As a guide to your compliance, as used herein:
A. The term "potentially abusive tax shelter" is defined by 26 U.S.C. § 6112 and Treas. Reg. § 301.6112-1(b), without regard to the effective date of this regulation;
B. The term "listed transaction" is defined by Treas. Reg. § 301.6111-2(b)(2) and 301.6112-1(b)(2)(i)(A), incorporating by reference a transaction defined in Treas. Reg. § 1.6011-4(b)(2), without regard to the effective dates of these regulations.
  C. The terms "organizer" and "seller" are defined by Treas. Reg. § 301.6112-1(c), without regard to the effective date of this regulation. Summons (dated Oct. 15, 2003). The Intervenors argue that the regulations are complicated and vague, forcing SAB&W to draw legal conclusion to give the terms in the summons meaning. In Diversified Group, the court refused to entertain the argument that "the summonses require DGI to make legal judgments." Diversified Group, 2002 WL 31947904, at *4. Though we believe the issue is worth discussion, we similarly find the claim lacking in merit.

  The Court noted in an earlier opinion that "[t]he issue of whether SAB&W organized or sold tax shelters within the meaning of § 6112 is a complicated question." United States v. Sidley Austin Brown & Wood LLP, No. 03 C 9355, 2004 WL 816448, at *6 (N.D. Ill. April 15, 2004). But just because the issue is complicated does not necessarily mean the governing regulations are ambiguous or impermissibly require SAB&W to draw legal conclusions. The Government has referenced regulations that define the terms with a great deal of particularity. Although the applicable regulations are rather long, this is not particularly unusual with IRS regulations, and the Court does not believe that the regulations referenced in the summons are so vague or ambiguous as to make the summons unenforceable. Cf. Chicago Board of Realtors, Inc. v. City of Chicago, 819 F.2d 732, 739 (7th Cir. 1987) (rejecting a void-for-vagueness challenge to an ordinance because it "incorporates municipal laws and regulations and provides twenty-seven examples of what the term means," which the court felt constituted a "clear and detailed treatment").

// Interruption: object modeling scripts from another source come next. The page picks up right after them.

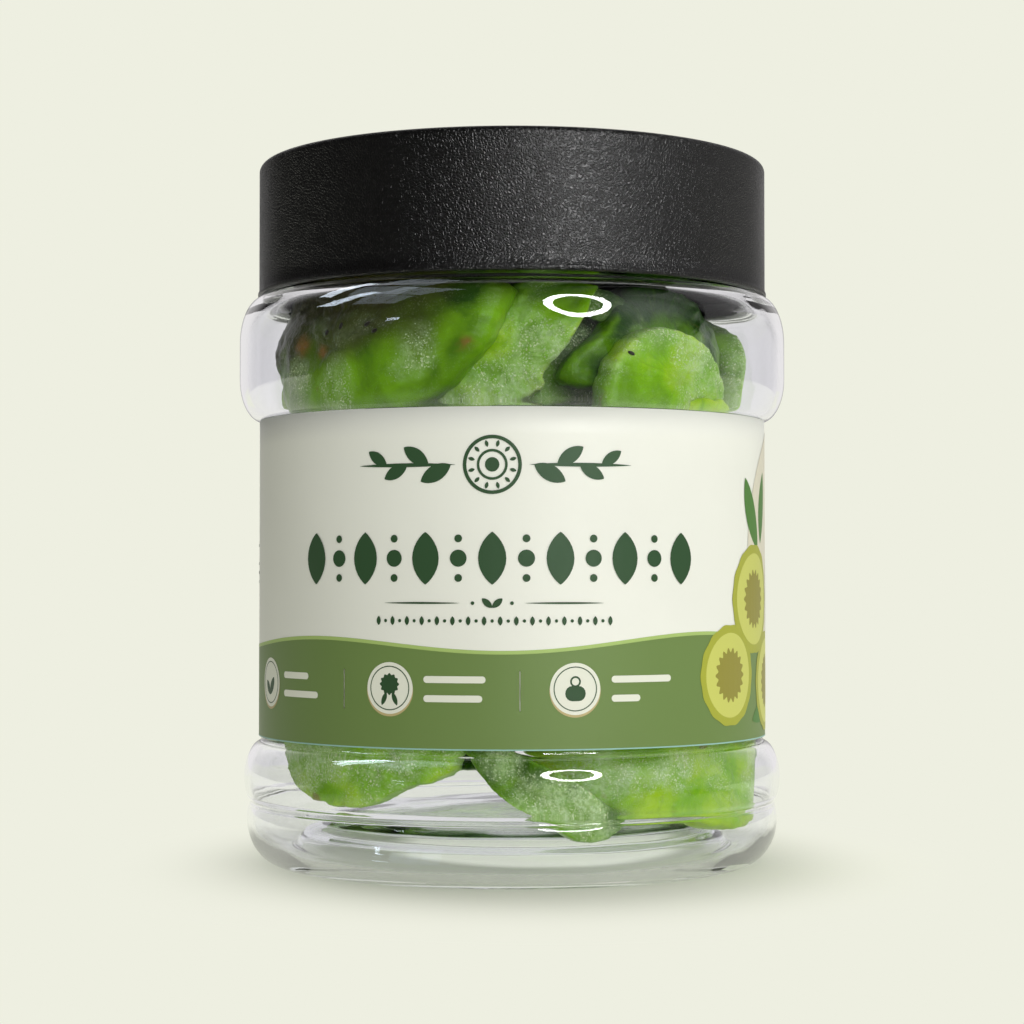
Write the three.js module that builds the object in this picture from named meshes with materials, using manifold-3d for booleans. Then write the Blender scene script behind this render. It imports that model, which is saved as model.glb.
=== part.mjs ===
// A shut clear jar of dried kiwi slices, with a black screw lid and a label that wraps all round.
// Millimetres, +Z up. The jar stands on z = 0 with its axis on Z, and its front faces -Y.
import * as THREE from 'three';
import { mergeVertices } from 'three/addons/utils/BufferGeometryUtils.js';
import Module from 'manifold-3d';

const wasm = await Module();
wasm.setup();

// Driving dimensions.
const sides = 48;
const overallHeight = 116.3;
const wall = 1.1;

const footRadius = 38.3;
const footWidth = 1.9;
const beadRadius = 44.3;
const beadHeight = 7.5;
const ringRadius = 44.8;
const ringHeight = 14.4;
const creaseRadius = 43.85;
const creaseHeight = 10.5;
const panelRadius = 42;
const panelBottom = 20.9;
const panelTop = 73.7;
const bulgeRadius = 45.7;
const bulgeBottom = 80.4;
const bulgeTop = 86.4;
const shoulderRadius = 42.2;
const shoulderHeight = 93.8;

const pushUpRadius = 34;
const pushUpHeight = 4.7;
const domeRadius = 32.4;
const domeRise = 4.6;
const baseThickness = 1.3;

const neckRadius = 40;
const neckWall = 1.4;
const neckBottom = 95;
const neckTop = 114.2;

const lidRadius = 42.5;
const lidLip = 0.2;
const lidBottom = 94.2;
const lidWall = 1.2;
const lidCrown = 1.6;
const lidEdgeRound = 1.2;

const threadPitch = 5.1;
const threadTurns = 1.2;
const threadDepth = 0.85;
const threadStart = 101.5;

const labelThickness = 0.3;
const labelGap = 0.1;
const labelBottom = 21.3;
const labelTop = 73.45;

// The fruit keeps this far inside the jar.
const fruitRadius = 40.6;
const fruitNeckRadius = 38.1;
const fruitBottom = 6.6;
const domeClearance = 1;
const fruitTop = 102.4;
const neckNarrows = [84, 93.4];
const coreRadius = 35.2;
const coreBottom = 20;
const coreTop = 95;
const sliceThickness = 6.4;
const sliceSides = 12;
const longSlice = 24;
const longSliceSides = 18;
const faceRing = 0.5;
const rimShare = 0.86;
const rimHeight = 0.85;
const sliceBow = 1.2;

// The slices that show at the front. Each has the place of its middle round the jar in degrees from
// the front, its height, how far behind the wall it lies, how much deeper a point 20 mm to its left
// lies, and its outline from its middle, to the right and up.
const frontSlices = [
  {
    at: -43,
    z: 83.5,
    inset: 0,
    skew: 0,
    edge: [
      [-15, -7], [-22, -3.5], [-29, 3], [-31, 9], [-26, 14], [-12, 17], [6, 17.5], [20, 16],
      [28.9, 10.8], [27.5, 5.8], [26.3, 2.7], [25.1, -0.1], [21.4, -3.4], [18.2, -6.9],
      [13.9, -8.9], [8, -12.4], [0, -14.4], [-9, -11.5],
    ],
  },
  {
    at: -1,
    z: 82,
    inset: 6.6,
    skew: 0,
    edge: [
      [15, 15.1], [12.9, 9.5], [11.2, 5.8], [8.7, 1.5], [4.7, -3.1], [6, -4.6], [2.2, -6.4],
      [-0.5, -7.8], [-4.4, -11.5], [-10.9, -13], [-14.5, -8.2], [-10.9, -0.4], [-4.4, 5.7],
      [-1.3, 10.3], [1.1, 14.7], [6.6, 17.4],
    ],
  },
  {
    at: 46,
    z: 84,
    inset: 7,
    skew: 0,
    edge: [
      [-18.7, -5.6], [-15.2, -1.2], [-11.8, 1.6], [-9.1, 4.4], [-7.2, 7.4], [-5.2, 10.7],
      [-0.8, 15], [6.9, 15.6], [15.3, 11.7], [20.2, 7], [20.5, 0.7], [20.4, -2.7], [20.6, -6.8],
      [6, -8.1], [-4, -8], [-11.8, -6.9], [-16, -6.6],
    ],
  },
  {
    at: 40.8,
    z: 78.5,
    inset: 0.6,
    skew: 0,
    edge: [
      [-12.7, -4.8], [-12.7, -2], [-12, 0.3], [-10.8, 3], [-9.2, 4.6], [-8, 6.2], [-5, 7.6],
      [-2.6, 8.2], [0.4, 7.6], [4.4, 6], [7.7, 3.7], [10.8, 1.8], [13, 0], [13.8, -2.7],
      [3.6, -4.2], [-5, -4.6],
    ],
  },
  {
    at: 45,
    z: 64,
    inset: 0,
    skew: 0,
    edge: [
      [-17.4, 10.2], [-15.7, 11.5], [-6.3, 12], [5.6, 12.3], [9.5, 12], [13, 11.2], [18, 10.2],
      [25.5, 8.9], [25.6, 1.4], [5.6, -5], [-8.3, -5.2], [-15.4, -0.7], [-18.2, 5.4],
    ],
  },
  {
    at: -35,
    z: 24,
    inset: 0,
    skew: 0,
    edge: [
      [-19.5, -4.1], [-18.3, -6.3], [-16, -8.2], [-14.4, -9.9], [-11.5, -11], [-8.5, -11.8],
      [-4.5, -12.3], [-0.5, -12.3], [2.1, -11.2], [4.9, -9.6], [7, -8.8], [11, -8.2],
      [14.1, -6.1], [16, -3.5], [16.4, 0.4], [12.5, 6.2], [4.9, 9.4], [-6.3, 9.2], [-18.8, 4.3],
    ],
  },
  {
    at: -8,
    z: 23.5,
    inset: 6.6,
    skew: 0,
    edge: [
      [-9, -2.4], [-7, -5], [-3, -5.8], [1, -5.5], [4.1, -3], [3.3, 2.5], [-2.2, 4.8],
      [-7.2, 3.2],
    ],
  },
  {
    at: 4,
    z: 15.2,
    inset: 0,
    skew: 0,
    edge: [
      [-9.5, 5.3], [-6.8, 1.5], [-4.4, -1.1], [-0.7, -3.5], [3.5, -5.9], [5.2, -7.3], [7.6, -8.4],
      [11.4, -8.4], [13.4, -7.1], [15.7, -5.5], [14.1, -3.9], [11.7, -2.7], [9.7, -1], [8.1, 0.2],
      [4.9, 2.1], [1.2, 4], [-2.7, 5.8], [-4.4, 9.2], [-8.2, 11], [-11.9, 8.8],
    ],
  },
  {
    at: 46,
    z: 22,
    inset: 3,
    skew: 4,
    edge: [
      [-23.2, -0.4], [-20, -5.9], [-16, -9.1], [-11.3, -11.1], [-8, -12.2], [-6, -11.6],
      [-2.8, -11.4], [0.2, -12.4], [4.5, -14.1], [10.1, -15.3], [14, -15.6], [21.5, -15],
      [23.5, -11.7], [23.4, -7.9], [23, -2.4], [20, 5.1], [6.4, 10.3], [-9.9, 11.3], [-19.2, 8],
    ],
  },
];

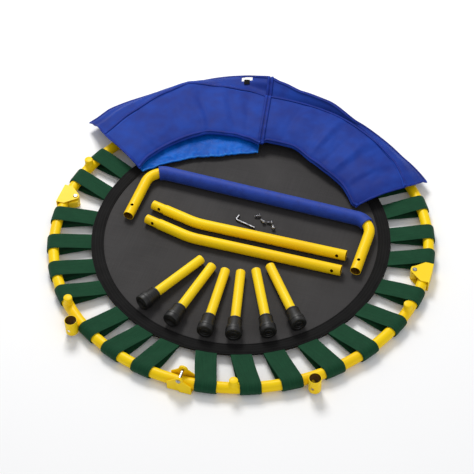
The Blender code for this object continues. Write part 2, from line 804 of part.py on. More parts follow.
def make_bolt(number, x, y, turn, parent):
    """A button-head bolt lying on its side."""
    head = BOLT_LENGTH + BOLT_HEAD
    profile = [
        (0, head - BOLT_RECESS),
        (BOLT_RECESS_RADIUS, head - BOLT_RECESS),
        (BOLT_RECESS_RADIUS, head),
        (BOLT_FLAT_RADIUS, head),
        (BOLT_HEAD_RADIUS, BOLT_LENGTH + BOLT_EDGE),
        (BOLT_HEAD_RADIUS, BOLT_LENGTH),
        (PIN_RADIUS, BOLT_LENGTH),
        (PIN_RADIUS, 0),
        (0, 0),
    ]
    bolt = turned(f"bolt_{number}", profile, STEEL, steps=BOLT_SIDES)
    tilt = math.asin((BOLT_HEAD_RADIUS - PIN_RADIUS) / BOLT_LENGTH)
    bolt.rotation_euler = Euler((0, math.radians(90) - tilt, math.radians(turn)))
    bolt.location = (x, y, LAY_Z + PIN_RADIUS + LAY_GAP)
    bolt.parent = parent


def pad_section(inner, edge, hem):
    """Section of the cover: it rises over the hinge lobes and its skirt falls outside the ring."""
    over = PIN_Z + FOLD_LOBE + PAD_CLEAR
    wall = TUBE_R + FOLD_CHEEK_GAP + FOLD_LEAF_GAP + 2 * PLATE + PIN_GAP + PIN_HEAD_THICK
    inside = RING_R - wall - PAD_CLEAR
    outside = RING_R + wall + PAD_CLEAR
    seat = BORDER_TOP + PAD_CLEAR
    skirt = max(outside, hem - SKIRT_THICK)
    return [
        (inner, seat + PAD_THICK * PAD_INNER_SHARE),
        ((inner + inside) / 2, over + PAD_THICK * PAD_MIDDLE_SHARE),
        (inside, over + PAD_THICK),
        (max(edge, outside), over + PAD_THICK * PAD_EDGE_SHARE),
        (hem, PAD_HEM_LIFT),
        (skirt, PAD_HEM_LIFT),
        (outside, over),
        (inside, over),
        (inner, seat),
    ]


def make_pads(parent):
    """The two panels of the folded cover."""
    for side, pad in PADS.items():
        section = pad_section(*(RING_R + pad[key] for key in ("inner", "edge", "hem")))
        bm = spin_section(section, pad["start"], pad["end"], PAD_STEPS)
        make_object(f"frame_pad_{side}", bm, PAD_CLOTH).parent = parent


def centre_on_floor(root):
    """Move the whole kit so that the middle of its footprint is the origin."""
    bpy.context.view_layer.update()
    graph = bpy.context.evaluated_depsgraph_get()
    points = []
    for obj in PARTS.objects:
        if obj.type == "MESH":
            body = obj.evaluated_get(graph)
            points += [body.matrix_world @ v.co for v in body.data.vertices]
    low = [min(p[i] for p in points) for i in range(3)]
    high = [max(p[i] for p in points) for i in range(3)]
    root.location = (-(low[0] + high[0]) / 2, -(low[1] + high[1]) / 2, -low[2])


def build():
    """Make the whole kit."""
    root = make_empty("trampoline", (0, 0, 0))
    left = make_empty("left_half", (0, 0, 0), root)
    pivot = make_empty("right_half", (0, 0, PIN_Z), root)
    right = make_empty("right_half_parts", (0, 0, -PIN_Z), pivot)
    halves = {"far_right": right, "far_left": left, "near_left": left, "near_right": right}
    for quarter, half in halves.items():
        make_quarter(quarter, half)
        make_webbing(quarter, half)
    make_mat("left", 90, left)
    make_mat("right", -90, right)
    make_fold_hinge("near", -RING_R, left, right)
    make_fold_hinge("far", RING_R, left, right)
    make_swing_hinge("left", 180, left)
    make_swing_hinge("right", 0, right)
    for number, (foot_angle, top_angle) in enumerate(LEG_FAN, 1):
        make_leg(number, foot_angle, top_angle, root)
    make_handlebar(root)
    make_bar("lower_bar_far", BAR_AT[1], root)
    make_bar("lower_bar_near", BAR_AT[1] - BAR_SPREAD, root)
    make_hex_key(root)
    for number, (x, y, turn) in enumerate(BOLTS, 1):
        make_bolt(number, x, y, turn, root)
    make_pads(root)
    centre_on_floor(root)


build()
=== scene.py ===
"""Folding mini trampoline kit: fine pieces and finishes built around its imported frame.

Every length is in metres and every angle in degrees unless a name says otherwise. +Z is up.
Pieces are drawn in the ring's own frame, whose origin is on the floor under the ring's middle,
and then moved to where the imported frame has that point.
"""

import json
import logging
import math
import sys
from collections.abc import Callable, Sequence
from dataclasses import dataclass
from enum import Enum
from functools import cache

import bmesh
import bpy
from mathutils import Matrix, Vector, noise


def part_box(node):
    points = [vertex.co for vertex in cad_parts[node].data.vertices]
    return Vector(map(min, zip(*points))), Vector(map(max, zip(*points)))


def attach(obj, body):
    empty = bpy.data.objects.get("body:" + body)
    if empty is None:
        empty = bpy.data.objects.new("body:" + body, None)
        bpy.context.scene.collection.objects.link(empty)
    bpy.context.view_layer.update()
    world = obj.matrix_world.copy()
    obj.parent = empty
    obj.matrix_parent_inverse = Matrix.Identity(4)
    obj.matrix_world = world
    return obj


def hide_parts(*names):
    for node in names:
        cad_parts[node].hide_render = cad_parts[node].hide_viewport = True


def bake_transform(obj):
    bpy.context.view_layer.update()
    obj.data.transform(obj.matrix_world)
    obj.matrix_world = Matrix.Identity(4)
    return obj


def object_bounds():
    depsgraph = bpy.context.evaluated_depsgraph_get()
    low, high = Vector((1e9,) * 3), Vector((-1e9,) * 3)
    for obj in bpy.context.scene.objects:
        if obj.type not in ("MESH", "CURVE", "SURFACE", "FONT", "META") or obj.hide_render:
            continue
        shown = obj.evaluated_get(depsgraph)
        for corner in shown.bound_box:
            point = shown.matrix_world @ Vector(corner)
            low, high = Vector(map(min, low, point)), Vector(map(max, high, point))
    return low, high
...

  Any marginal uncertainty that the summons leaves with SAB&W does not defeat its enforceability. Some "[u]ncertainty is a fact of legal life." Coleman v. Commissioner of Internal Revenue, 791 F.2d 68, 71 (7th Cir. 1986) (finding "the ambiguities that lurk in `frivolous' (or any other word) in marginal cases do not prevent the imposition of penalties"). And though a finding of liability for tax deficiencies necessarily will involve legal conclusions, the summons does not ask SAB&W to make determinations of liability. Kis, 658 F.2d at 535 ("[Summons enforcement actions] occur . . . at only the investigative stage of any action against a taxpayer, and no guilt or liability on the part of the taxpayer is established."). The Court does not believe that the summons requires SAB& W impermissibly to draw legal conclusions regarding unduly vague terms in order to comply with the terms of the summons. The Intervenors have failed to meet their heavy burden of showing the summons is unenforceable as written.

  Conclusion

  For the reasons stated above, the Court grants the Government's petition to enforce the summons [docket #1]. The Government's motion for reconsideration of order granting permissive intervention is denied. All other pending motions are terminated. The Clerk is directed to enter judgment ordering Sidley Austin Brown & Wood to comply with the summons.